JOSÉPHINE. Monsieur…
LE PÈRE. Oui, mademoiselle ?
JOSÉPHINE. Voulez-vous être mon père pour quelques instants ?
LE PÈRE. Très volontiers, mademoiselle[34].
Le deuxième point découle du premier, et a trait au travail de transformation exercé sur les textes sources, soit sur les grands mythes anciens – qu’ils appartiennent au monde grec, au monde chrétien, ou encore au cycle du graal. Ces déplacements interviennent exemplairement dans Littoral. Les jeunes veulent « raconter ce qui s’est passé, chacun son histoire[35] », et se demandent comment « raconter » ces histoires « devant du monde[36] » ; or, en tant que spectateurs, nous n’assisterons pas à ce récit collectif qui, tel qu’il est formulé par Simone, peut évoquer un projet théâtral autobiographique de type postdramatique[37] :
SIMONE. En attendant, trouvons comment raconter nos histoires devant du monde.
AMÉ. Comment.
SIMONE. Voici une grande place. On arrive, on s’avance et on raconte. Essayons.
AMÉ. Comment ?
SIMONE. Imagine que nous sommes devant du monde.
AMÉ. Il n’y a personne.
SABBÉ. Imagine.
WILFRID. Oui : imagine, imagine, ce n’est pas compliqué ! Prends-moi : je regarde le cadavre de mon père et j’imagine qu’il parle.
LE PÈRE. Tu t’appelles Amé, n’est-ce pas[38] ?
Certes, ce projet peut être compris comme une mise en abyme de la pièce à laquelle nous assistons, où les « histoires » des jeunes sont bien racontées – avec cette différence que ces récits ne surviennent pas sur le mode volontaire, mais plutôt, de même que la « réponse » dont parle Wazâân à Simone, « du côté d’où » on les « attendrait le moins[39] ». C’est par association d’idées que Hakim en arrive à raconter une scène de torture d’autant plus insupportable qu’elle est livrée sans aucun préambule et de façon incohérente (Hakim riant des atrocités subies par un « ami ») :
HAKIM. Ça me fait penser à l’histoire d’un ami qui est mort d’une façon horrible. Il avait été capturé par l’ennemi avec sa petite fille de huit ans, ils l’ont foutu à poil, lui ont graissé le trou du cul et l’ont assis sur un long pal en bois.

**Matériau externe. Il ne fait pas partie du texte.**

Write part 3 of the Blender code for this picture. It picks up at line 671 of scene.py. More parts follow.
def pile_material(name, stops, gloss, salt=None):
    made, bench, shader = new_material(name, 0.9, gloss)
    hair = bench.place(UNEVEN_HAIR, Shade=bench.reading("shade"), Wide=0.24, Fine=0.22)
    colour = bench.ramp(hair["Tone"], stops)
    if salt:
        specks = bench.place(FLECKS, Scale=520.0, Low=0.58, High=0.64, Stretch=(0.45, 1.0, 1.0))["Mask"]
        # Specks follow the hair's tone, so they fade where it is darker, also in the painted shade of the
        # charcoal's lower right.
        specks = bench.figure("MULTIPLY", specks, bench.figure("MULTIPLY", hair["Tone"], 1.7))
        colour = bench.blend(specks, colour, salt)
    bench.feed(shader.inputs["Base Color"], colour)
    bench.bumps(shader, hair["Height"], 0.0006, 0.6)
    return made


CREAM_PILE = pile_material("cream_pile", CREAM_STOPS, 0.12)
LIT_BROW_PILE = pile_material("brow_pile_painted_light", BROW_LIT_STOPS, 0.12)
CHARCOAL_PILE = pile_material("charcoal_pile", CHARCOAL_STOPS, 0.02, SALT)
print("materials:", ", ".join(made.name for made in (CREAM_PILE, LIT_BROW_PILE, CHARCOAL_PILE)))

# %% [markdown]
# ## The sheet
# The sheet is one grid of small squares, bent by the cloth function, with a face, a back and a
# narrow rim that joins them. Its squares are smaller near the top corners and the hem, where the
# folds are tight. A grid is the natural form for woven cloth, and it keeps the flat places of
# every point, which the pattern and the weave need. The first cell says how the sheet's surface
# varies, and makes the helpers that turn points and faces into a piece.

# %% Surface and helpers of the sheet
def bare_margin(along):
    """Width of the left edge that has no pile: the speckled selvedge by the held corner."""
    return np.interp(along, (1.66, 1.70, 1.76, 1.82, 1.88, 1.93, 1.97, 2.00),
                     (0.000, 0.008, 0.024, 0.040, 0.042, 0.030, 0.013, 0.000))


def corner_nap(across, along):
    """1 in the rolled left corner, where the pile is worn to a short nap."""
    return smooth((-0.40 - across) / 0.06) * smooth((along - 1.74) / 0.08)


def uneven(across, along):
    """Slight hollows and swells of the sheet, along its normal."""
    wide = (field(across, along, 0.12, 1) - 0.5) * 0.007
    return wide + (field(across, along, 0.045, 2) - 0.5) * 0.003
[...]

Ils l’ont enculé lentement, si lentement avec le bout du pal que, bien malgré lui, il s’est mis à bander, excité à se faire péter les couilles… (Il rit.) Alors, ils ont hissé le corps de sa fillette, ils lui ont écarté les jambes et ils te l’ont empalée sur la bitte de son père ! Comme elle gigotait comme une damnée en hurlant, son père, lui, glissait le long du pal en râlant. À la fin, un des soldats, pris de pitié, leur a tiré une balle dans la tête au moment où il éjaculait dans le cul de sa petite fille[40].

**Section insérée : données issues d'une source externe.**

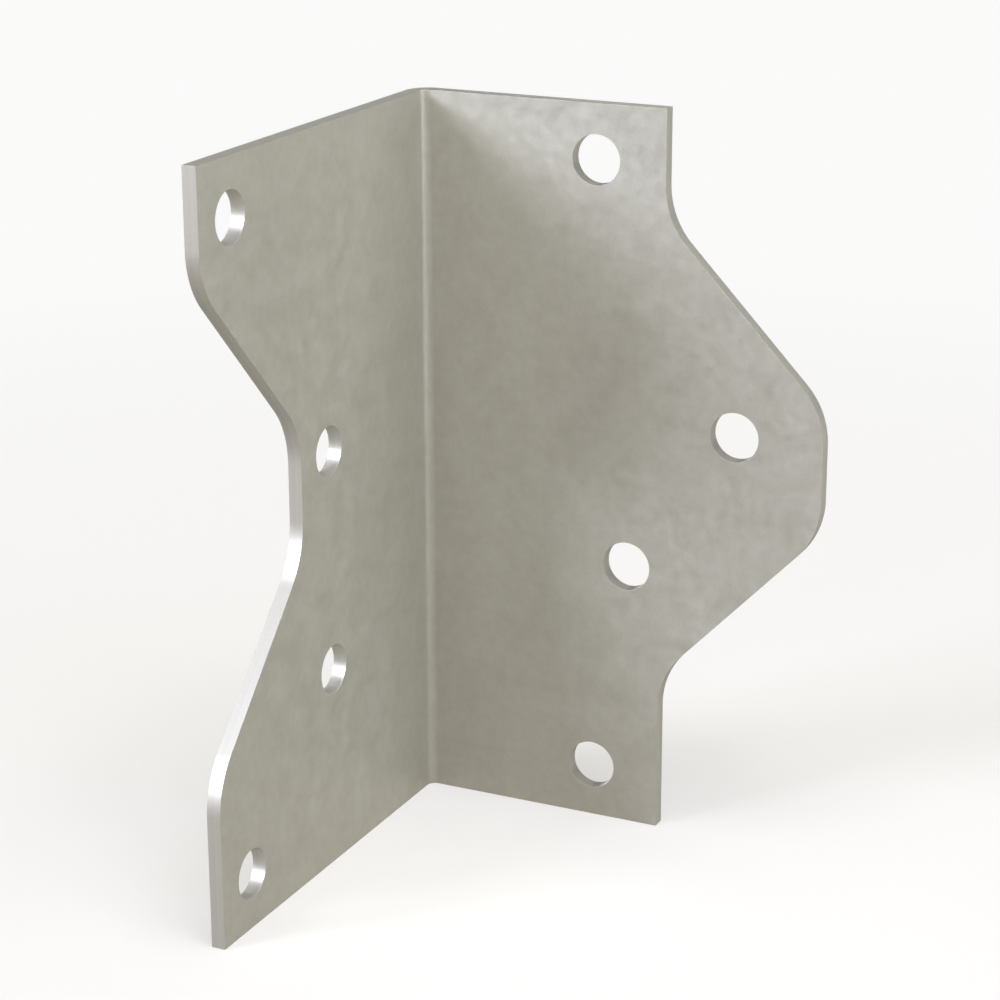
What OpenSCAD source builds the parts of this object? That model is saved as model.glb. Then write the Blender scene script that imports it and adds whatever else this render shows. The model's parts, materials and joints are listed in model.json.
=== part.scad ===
// Hurricane tie: a gusset angle folded from one blank of galvanised sheet steel.
//
// Two legs meet at a square fold. The lobe leg has a lobe on its free edge, and the waist leg
// has a waist at the same height: the same wave cuts both edges, so blanks that lie side by side
// on the strip leave no waste between them. The tie stands on end with its fold upright. Timber
// seats against the far side of each leg, and the screws go in from the hollow side.
//
// +Z runs up the fold. The lobe leg lies along X and the waist leg along Y. The origin is on the
// ground, under the middle of the square that the two legs span.

/* [Sheet] */
// Thickness of the sheet
sheet_t = 2; // [1.2:0.1:4]
// Radius on the hollow side of the fold
fold_r = 1.3; // [0.4:0.1:6]

/* [Legs] */
// Height of both legs, along the fold
height = 104; // [98:1:140]
// Width of a leg where it is narrow, from the far face of the other leg
narrow_w = 38.3; // [32:0.1:46]
// Width of a leg where it is wide, from the far face of the other leg
wide_w = 61.6; // [54:0.1:72]

/* [Wave of the free edges] */
// Height of the middle of the lobe and of the waist
wave_z = 56; // [50:0.5:62]
// Length of the straight at the lobe and at the waist, between sharp corners
straight_l = 17.2; // [12:0.1:26]
// Height over which the edge slopes from narrow to wide
slope_h = 24.3; // [18:0.1:28]
// Radius that rounds each corner of the wave
corner_r = 11.6; // [3:0.1:15]

/* [Screw holes] */
// Diameter of each hole, for a quarter-inch structural screw
hole_d = 7; // [4:0.1:9]
// From the top and bottom ends to the holes next to them
end_gap = 7.7; // [6:0.1:12]
// From the free edge of the waist leg to each of its holes
waist_gap = 7.5; // [6:0.1:12]
// From the free edge of the lobe leg to its top and bottom holes
corner_gap = 10.2; // [6:0.1:14]
// From the tip of the lobe to the hole in it
lobe_gap = 12.7; // [7:0.1:16]
// Height of the hole in the lobe, and of the upper hole in the waist
upper_z = 59.8; // [52:0.1:66]
// From the far face of the waist leg to the lobe leg's inner hole
inner_x = 33.2; // [20:0.1:40]
// Height of the lobe leg's inner hole
inner_z = 38.9; // [32:0.1:44]
// Height of the lower hole in the waist
lower_z = 28.5; // [24:0.1:40]

/* [Hidden] */
$fn = 96;
zinc = [0.66, 0.65, 0.6];

// The fold's bend takes this much of each leg's width
bend_w = fold_r + sheet_t;
// How far the cut or fill at a round reaches, over the distance to the sharp corner
kite_reach = 1.2;
// The least overlap that makes two edges cross instead of touch
hair = 0.002;

// Heights of the wave's four sharp corners
low_z = wave_z - straight_l / 2 - slope_h;
lower_mid_z = wave_z - straight_l / 2;
upper_mid_z = wave_z + straight_l / 2;
high_z = wave_z + straight_l / 2 + slope_h;

// Each screw hole's distance from the far face of the other leg, and its height
lobe_holes = [
    [narrow_w - corner_gap, end_gap],
    [inner_x, inner_z],
    [wide_w - lobe_gap, upper_z],
    [narrow_w - corner_gap, height - end_gap]
];
waist_holes = [
    [wide_w - waist_gap, end_gap],
    [narrow_w - waist_gap, lower_z],
    [narrow_w - waist_gap, upper_z],
    [wide_w - waist_gap, height - end_gap]
];

function unit(v) = v / norm(v);

// A leg's free edge from bottom to top, with sharp corners
function free_edge(end_w, middle_w) = [
    [end_w, 0],
    [end_w, low_z],
    [middle_w, lower_mid_z],
    [middle_w, upper_mid_z],
    [end_w, high_z],
    [end_w, height]
];

// What lies past the arc that rounds corner i of a path, out to a kite from the arc's centre.
// The arc is a hair wide of its tangents, so that it crosses both straights cleanly.
module past_arc(path, i) {
    back = unit(path[i - 1] - path[i]);
    on = unit(path[i + 1] - path[i]);
    half_angle = acos(back * on) / 2;
    tangent_l = corner_r / tan(half_angle);
    centre = unit(back + on) * corner_r / sin(half_angle);
    kite = [[0, 0], back * tangent_l - centre, -centre, on * tangent_l - centre];
    translate(path[i] + centre)
        difference() {
            polygon(kite_reach * kite);
            circle(corner_r + hair);
        }
}

// A flat leg from the bend to its free edge: the arcs fill the inward corners
// of the wave and trim the outward ones
module leg_outline(end_w, middle_w, inward, outward) {
    path = free_edge(end_w, middle_w);
    difference() {
        union() {
            polygon(concat([[bend_w, 0]], path, [[bend_w, height]]));
            for (i = inward) past_arc(path, i);
        }
        for (i = outward) past_arc(path, i);
    }
}

// Stands a flat leg up in the XZ plane, with its far face at y = 0
module stand(holes) {
    rotate([90, 0, 0])
        linear_extrude(sheet_t)
            difference() {
                children();
                for (hole = holes) translate(hole) circle(d = hole_d);
            }
}

module lobe_leg() {
    stand(lobe_holes)
        leg_outline(narrow_w, wide_w, inward = [1, 4], outward = [2, 3]);
}

module waist_leg() {
    mirror([1, 1, 0])
        stand(waist_holes)
            leg_outline(wide_w, narrow_w, inward = [2, 3], outward = [1, 4]);
}

// The quarter turn that joins the legs
module bend() {
    translate([bend_w, -bend_w, 0])
        rotate([0, 0, 90])
            rotate_extrude(angle = 90)
                translate([fold_r, 0])
                    square([sheet_t, height]);
}

module folded_tie() {
    color(zinc)
        translate([-wide_w / 2, wide_w / 2, 0])
            union() {
                bend();
                lobe_leg();
                waist_leg();
            }
}

folded_tie();
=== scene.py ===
import json
from math import atan2, copysign, cos, hypot, pi, radians, sin, tan

import bmesh
import bpy
from mathutils import Matrix, Vector


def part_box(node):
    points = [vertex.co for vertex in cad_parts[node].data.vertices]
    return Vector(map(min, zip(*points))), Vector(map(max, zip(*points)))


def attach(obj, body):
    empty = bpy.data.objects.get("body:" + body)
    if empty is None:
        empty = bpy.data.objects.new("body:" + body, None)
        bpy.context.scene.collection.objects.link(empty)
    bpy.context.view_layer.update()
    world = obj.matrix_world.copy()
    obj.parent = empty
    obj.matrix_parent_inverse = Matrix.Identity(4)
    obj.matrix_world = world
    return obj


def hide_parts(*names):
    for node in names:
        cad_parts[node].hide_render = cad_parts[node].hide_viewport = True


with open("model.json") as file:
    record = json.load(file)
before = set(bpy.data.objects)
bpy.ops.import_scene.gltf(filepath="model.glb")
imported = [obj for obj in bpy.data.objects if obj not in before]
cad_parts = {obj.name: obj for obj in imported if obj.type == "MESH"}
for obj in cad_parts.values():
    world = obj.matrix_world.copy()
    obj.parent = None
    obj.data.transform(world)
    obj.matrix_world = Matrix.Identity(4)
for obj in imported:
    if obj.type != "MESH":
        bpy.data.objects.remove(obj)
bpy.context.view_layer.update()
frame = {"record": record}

# Hurricane tie: the looks of a gusset angle folded from galvanised sheet, standing on its end.
# Metres throughout, +Z up the fold, lobe leg along X, waist leg along Y, as in the frame.
print("frame: the packed tie is loaded")

scene = bpy.context.scene
boxLow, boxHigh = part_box("folded_tie")
boxMiddle = (boxLow + boxHigh) / 2


def linked(obj):
    scene.collection.objects.link(obj)
    return obj


def objectOf(bm, name):
    mesh = bpy.data.meshes.new(name)
    bm.to_mesh(mesh)
    bm.free()
    return linked(bpy.data.objects.new(name, mesh))


def around(azimuth, elevation, distance):
    # offset from a centre; azimuth 0 is in front, on the -Y side, and 90 is on the +X side
    turn, lift = radians(azimuth), radians(elevation)
    return distance * Vector((sin(turn) * cos(lift), -cos(turn) * cos(lift), sin(lift)))


def facing(place, target):
    turned = (target - place).to_track_quat("-Z", "Y").to_matrix().to_4x4()
    return Matrix.Translation(place) @ turned


view = {
    "azimuth": 25.66,                       # degrees, as are elevation and roll
    "elevation": 18.16,
    "roll": -0.171,                         # leans the camera a little
    "distance": 0.3588,
    "aim": (-0.00338, -0.00006, 0.0045),    # from the middle of the tie
    "lens": 98.98,                          # mm, as is the sensor's width
    "sensor": 36,
    "near": 0.01,
    "far": 30.0,
}


def makeCamera():
    data = bpy.data.cameras.new("camera")
    data.sensor_width = view["sensor"]
    data.lens = view["lens"]
    data.clip_start = view["near"]
    data.clip_end = view["far"]
    camera = linked(bpy.data.objects.new("camera", data))
    target = boxMiddle + Vector(view["aim"])
    place = target + around(view["azimuth"], view["elevation"], view["distance"])
    camera.matrix_world = facing(place, target) @ Matrix.Rotation(radians(view["roll"]), 4, "Z")
    scene.camera = camera


makeCamera()
print("camera: placed")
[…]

Et c’est en répondant à une question de Simone qu’Amé en vient à raconter comment il a « tué son père », un soir, « à la croisée des chemins », en plagiant certes (mais involontairement) la vie d’Œdipe :
AMÉ. […] Arrivé à la croisée des chemins, j’ai vu un homme encagoulé ; il a fait un pas vers moi, en levant un bras. J’ai tiré. Je me suis lancé, couteau à la main, dans la gorge, puis dans le flanc et pour finir trois coups au cœur ! […] Arrivé au village, on a couru vers moi, vite, vite, on a couru vers moi pour me raconter, me dire, que le corps de mon père venait tout juste d’être retrouvé par un berger qui rentrait avec ses moutons. Le corps était là. J’ai reconnu mes gestes, mes coups et j’ai regardé, et j’ai compris[41] !
Ainsi, alors que les rappels des mythes anciens paraissent presque transparents aux yeux du spectateur un tant soit peu cultivé, il n’en va pas de même pour les « jeunes » de Littoral, dont les noms à consonance arabe aussi bien que la jeunesse marquée par la guerre laissent supposer qu’ils n’ont pas eu accès à la culture grecque ni à ces histoires. S’ils en vivent des remakes, c’est dans l’ignorance du texte original. Ils se livrent à un travail non de réécriture, mais de redisposition de la matière mythique originale, c’est-à-dire de « bricolage » « sauvage » à partir de certains « mythèmes » – comme exemplifiant les thèses célèbres de Lévi-Strauss, pour lequel l’une des propriétés majeures du mythe réside dans ses possibles transformations[42].
Dans Le Sang des promesses, donc, les débris de mythe ne renvoient à l’origine du théâtre occidental et des mythes grecs que pour le spectateur connaissant la culture grecque et judéo-chrétienne. En revanche, le travail involontaire sur d’anciens mythèmes auquel se livrent les « jeunes » est original et trouve sa source dans « leur vie » ainsi que dans le présent, sans références au passé. Si ces mythèmes constituent pour le spectateur des topoï, Le Sang des promesses en propose de nouvelles dispositions et de nouvelles interprétations, élaborant une mythologie originale – dont on peut tout de suite préciser qu’elle a pour horizon non une société ou une « culture » particulière, mais l’humanité tout entière qui, à l’intérieur de l’actuel mouvement de la mondialisation, et par-delà la clôture du Sang des promesses, est amenée à se découvrir elle-même, ou à se reconnaître par-delà sa diversité. Or, en littérature comparée, ce sont les variations proposées par les nouvelles versions par rapport aux anciennes qui sont significatives.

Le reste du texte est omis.